Great Britain was the first country to support the Zionist cause in 1917.  Shortly thereafter, France, Italy, America, and other nations indicated their agreement with the Balfour Declaration-  a statement named after Britain’s Foreign Secretary, Arthur Balfour.   The statement had been made in favor of a national home for the Jews in Palestine.

In July 1922 the League of Nations recognized “the historical connection of the Jewish people with Palestine” and incorporated the Balfour Declaration into the League's Mandate for Palestine.

Jews began coming to British Palestine in great numbers between the first and second world wars. In 1919 the country contained some 515,000 Arabs and about 65,000 Jews, who comprised 12 percent of its population. By 1938 the Jews were 29 percent and by 1944 they were 33 percent.

But as time passed, the Jews put in a claim for a Jewish state, not just a Jewish home, and at the same time the Palestinian Arabs became more nationalistic and demanded that the land become a Palestinian state.  The irreconcilability of these two vibrant nationalisms in one tiny piece of land became apparent almost as soon as the British began to rule Palestine.

The Palestinian Jews wanted the British to continue to allow Jews to immigrate into the country so that they could eventually become the majority. Also Adolf Hitler was growing in power and the Holocaust was already on the horizon, giving the Jews an even greater reason to want to provide a place of safety for the Jews now facing persecution.  

Of  course the Palestinian Arabs demanded that the British stop Jewish immigration, and in trying to force Britain to convert Palestine immediately into an Arab state, some Arabs engaged in frequent violence and massacres of Jews, for example in 1929 and between 1936 and 1939.

In an effort to quell the unrest, Britain set a limit on the number of Jews who could immigrate into Palestine, i.e. no more than 75,000 persons between 1939 and 1944.  The U.K. also put other restrictions on the Palestinian  Jews.

After the Second World War the Zionist movement demanded that the survivors of the Holocaust be taken to Palestine immediately.  The British refused so the Zionists brought Jews to Palestine illegally.

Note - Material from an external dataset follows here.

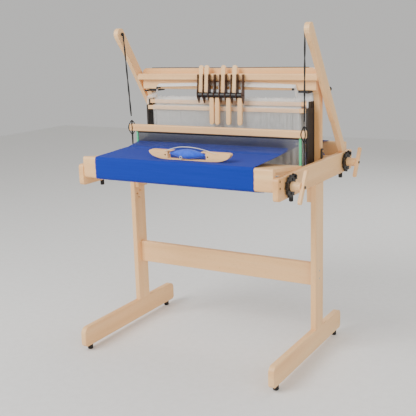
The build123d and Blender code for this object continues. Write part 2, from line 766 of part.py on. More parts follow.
WARP_T = 0.6
BACK_TOP = BEAM_TOP + 1.2
LAST_SHAFT = SHAFT_Y0 + (LEVERS - 1) * SHAFT_PITCH + SHAFT_T / 2
with BuildPart() as warp:
    for eye in (EYE_LOW, EYE_LOW + LIFT):
        reed_z = FELL_Z + (eye - FELL_Z) * (HANG_Y - FELL_Y) / (SHAFT_Y0 - FELL_Y)
        side_profile(CLOTH_X0, CLOTH_X1, strip_points(
            [(FELL_Y + 0.5, FELL_Z), (HANG_Y - 4.5, reed_z)], WARP_T / 2))
        side_profile(CLOTH_X0, CLOTH_X1, strip_points(
            [(HANG_Y + 4.5, reed_z), (SHAFT_Y0 - 5, eye)], WARP_T / 2))
        side_profile(CLOTH_X0, CLOTH_X1, strip_points(
            [(LAST_SHAFT + 2, eye), (BACK_BEAM_Y - 40, BACK_TOP + (eye - BACK_TOP) * 0.17)], WARP_T / 2))
    tail = [(BACK_BEAM_Y - 39, BACK_TOP + 1.5)]
    tail.extend(arc_points(BACK_BEAM_Y, BEAM_TOP - 9, OVER, 94, 0, 8))
    tail.extend(arc_points(BACK_BEAM_Y, BEAM_LOW + 9, OVER, 0, -82, 8))
    tail.append((WARP_ROLLER_Y + 3, ROLLER_Z - 32.2))
    side_profile(CLOTH_X0, CLOTH_X1, strip_points(tail, WARP_T / 2))
save(cloth, "cloth")
save(warp, "warp")

# ---------------------------------------------------------------- shuttle and bobbin
# Drawn lying on its back, x along it, then stood on its curved side on the cloth.
WEB_SLOPE = (FELL_Z - WEB_Z - 0.5) / (FELL_Y - FRONT_BEAM_Y)
WEB_TILT = math.atan(WEB_SLOPE)
WEB_AT = WEB_Z + 0.5 + WEB_SLOPE * (SHUTTLE_Y - FRONT_BEAM_Y)
PIN_Z = SHUTTLE_THICK / 2
PIN_R = 2.0
AXIS_Y = SHUTTLE_Y - SHUTTLE_RIM * math.sin(WEB_TILT)
AXIS_Z = WEB_AT + 1.2 + SHUTTLE_RIM * math.cos(WEB_TILT)
SHUTTLE_REST = Location(
    (SHUTTLE_X, AXIS_Y + PIN_Z * math.cos(WEB_TILT), AXIS_Z + PIN_Z * math.sin(WEB_TILT)),
    (90 + math.degrees(WEB_TILT), 0, 0),
)

with BuildPart() as shuttle_local:
    with BuildSketch() as plan:
        with BuildLine():
            flat = 92
            bow = ((123, -15.0), (143, -10.5), (163, -2))
            Line((-flat, -SHUTTLE_RIM), (flat, -SHUTTLE_RIM))
            Spline((flat, -SHUTTLE_RIM), *bow, (SHUTTLE_HALF, 9))
            Spline((SHUTTLE_HALF, 9), (170, 14.8), (160, SHUTTLE_RIM))
            Line((160, SHUTTLE_RIM), (-160, SHUTTLE_RIM))
            Spline((-160, SHUTTLE_RIM), (-170, 14.8), (-SHUTTLE_HALF, 9))
            Spline((-SHUTTLE_HALF, 9), *((-x, y) for x, y in bow[::-1]), (-flat, -SHUTTLE_RIM))
        make_face()
    extrude(plan.sketch, amount=SHUTTLE_THICK)
    # open well for the bobbin, right through
    add_box(WELL_X0, WELL_X1, -WELL_RIM, WELL_RIM, -1, SHUTTLE_THICK + 1, mode=Mode.SUBTRACT)
    add_box(*OPEN_SIDE, 0, SHUTTLE_RIM + 1, -1, SHUTTLE_THICK + 1, mode=Mode.SUBTRACT)
    for x in (WELL_X0 - 10, WELL_X1 + 7):
        with Locations((x, 0, SHUTTLE_THICK - 3)):
            Cylinder(2.6, 6, mode=Mode.SUBTRACT)
    add_rod(WELL_X0 - 2, WELL_X1 + 2, BOBBIN_UP, PIN_Z, PIN_R)
    # springy wire that bows out past the straight side
    add_cord(
        [
            (-97, 14, 18),
            (-97, 14.5, 24.5),
            (-68, 25, 24.5),
            (-30, 33, 24.5),
            (20, 33.5, 24.5),
            (72, 26, 24.5),
            (116, 14, 24.5),
            (116, 13.5, 18),
        ],
        1.0,
    )

with BuildPart() as bobbin_local:
    with BuildSketch() as half_section:
        with BuildLine():
            mid_x = (WELL_X0 + WELL_X1) / 2
            bore = PIN_R + RUN
            Polyline((mid_x - 75, 3.5), (mid_x - 79, 3.5), (mid_x - 79, bore), (mid_x + 79, bore),
                     (mid_x + 79, 3.5), (mid_x + 75, 3.5))
            Spline((mid_x + 75, 3.5), (mid_x + 58, 7.2), (mid_x + 32, 14.6), (mid_x, BOBBIN_R),
                   (mid_x - 32, 14.6), (mid_x - 58, 7.2), (mid_x - 75, 3.5))
        make_face()
    revolve(half_section.sketch, axis=Axis.X)

with BuildPart() as shuttle:
    add(shuttle_local.part.moved(SHUTTLE_REST))
with BuildPart() as bobbin:
    add(bobbin_local.part.moved(Location((0, BOBBIN_UP, PIN_Z))).moved(SHUTTLE_REST))
save(shuttle, "shuttle")
save(bobbin, "bobbin")

print("origin shift", MID_X, MID_Y, "bobbin axis",
      AXIS_Y + BOBBIN_UP * math.sin(WEB_TILT) * -1, AXIS_Z + BOBBIN_UP * math.cos(WEB_TILT))
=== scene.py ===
import json
import math
import random

import bpy
from mathutils import Matrix, Vector


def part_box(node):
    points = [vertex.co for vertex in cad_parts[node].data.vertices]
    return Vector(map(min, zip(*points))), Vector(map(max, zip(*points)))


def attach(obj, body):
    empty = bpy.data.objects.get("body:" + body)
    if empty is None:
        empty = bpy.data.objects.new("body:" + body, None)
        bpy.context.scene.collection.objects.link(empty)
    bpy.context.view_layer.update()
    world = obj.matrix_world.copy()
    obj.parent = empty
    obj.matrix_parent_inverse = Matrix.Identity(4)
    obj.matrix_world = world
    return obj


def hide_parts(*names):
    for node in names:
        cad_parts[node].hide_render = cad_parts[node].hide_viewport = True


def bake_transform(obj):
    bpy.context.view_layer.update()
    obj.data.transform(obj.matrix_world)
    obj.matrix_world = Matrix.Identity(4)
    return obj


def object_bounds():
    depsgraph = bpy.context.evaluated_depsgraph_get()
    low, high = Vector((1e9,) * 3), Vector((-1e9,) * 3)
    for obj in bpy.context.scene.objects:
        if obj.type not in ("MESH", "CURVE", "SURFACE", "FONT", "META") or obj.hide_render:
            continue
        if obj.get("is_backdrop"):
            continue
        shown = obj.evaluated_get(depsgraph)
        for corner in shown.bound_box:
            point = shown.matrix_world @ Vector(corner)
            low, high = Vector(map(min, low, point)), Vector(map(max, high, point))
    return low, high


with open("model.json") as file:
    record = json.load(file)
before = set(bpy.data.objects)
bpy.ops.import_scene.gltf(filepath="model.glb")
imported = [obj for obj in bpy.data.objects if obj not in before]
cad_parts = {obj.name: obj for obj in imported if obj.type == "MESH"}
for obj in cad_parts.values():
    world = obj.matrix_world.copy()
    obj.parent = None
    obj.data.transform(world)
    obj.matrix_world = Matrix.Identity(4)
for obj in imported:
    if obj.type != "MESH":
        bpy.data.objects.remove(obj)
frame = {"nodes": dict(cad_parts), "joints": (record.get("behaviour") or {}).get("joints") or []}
CAD_LO, CAD_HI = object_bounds()
CAD_LO, CAD_HI = CAD_LO.copy(), CAD_HI.copy()
ROOT = "frame"
MM = 0.001
random.seed(7)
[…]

After several efforts by Britain to resolve the differences, including bringing President Harry Truman in to help, all to no avail, Great Britain took the matter to the United Nations on April 2, 1947 and  on November 29, 1947 the General Assembly recommended the partition of Palestine into a Jewish state and an Arab state.

The Jews accepted the recommendation, even though it gave them no control over the Holy City of Jerusalem, which was to be governed by the United Nations as a separate entity.

The Arabs did not accept it  despite the fact that Israel's Declaration of Independence, proclaimed on May 14, 1948, after the British left Palestine, contained language asking the Arab inhabitants to preserve peace and participate in the upbuilding of the State; and further extending their hand to all neighboring states and their peoples in an offer of peace and good neighbourliness, and promises to do its share for the advancement of the entire Middle East.

The Arabs and other Muslims have rejected every opportunity to have a sovereign and peaceful Palestinian state next to the State of Israel.  In 2000 Palestine Authority Chairman Yasir Aarafat rejected Israeli Prime Minister Ehud Barak’s offer to return to the Palestinians 95% of  the Israeli—occupied territories, including a portion of East Jerusalem to be used as their capital. Arafat responded by launching a  suicide bombing attack.
Glick closes his article with this question:  When will there be peace between the Israelis and the Palestinians?  Long before the Palestinians began using suicide bombers and long before Palestinian mothers began to encourage their offspring to become suicide bombers, Israeli Prime Minister Golda Meir answered the question this way:  “There will be peace between us and our neighbors when they love their children more than they hate ours.”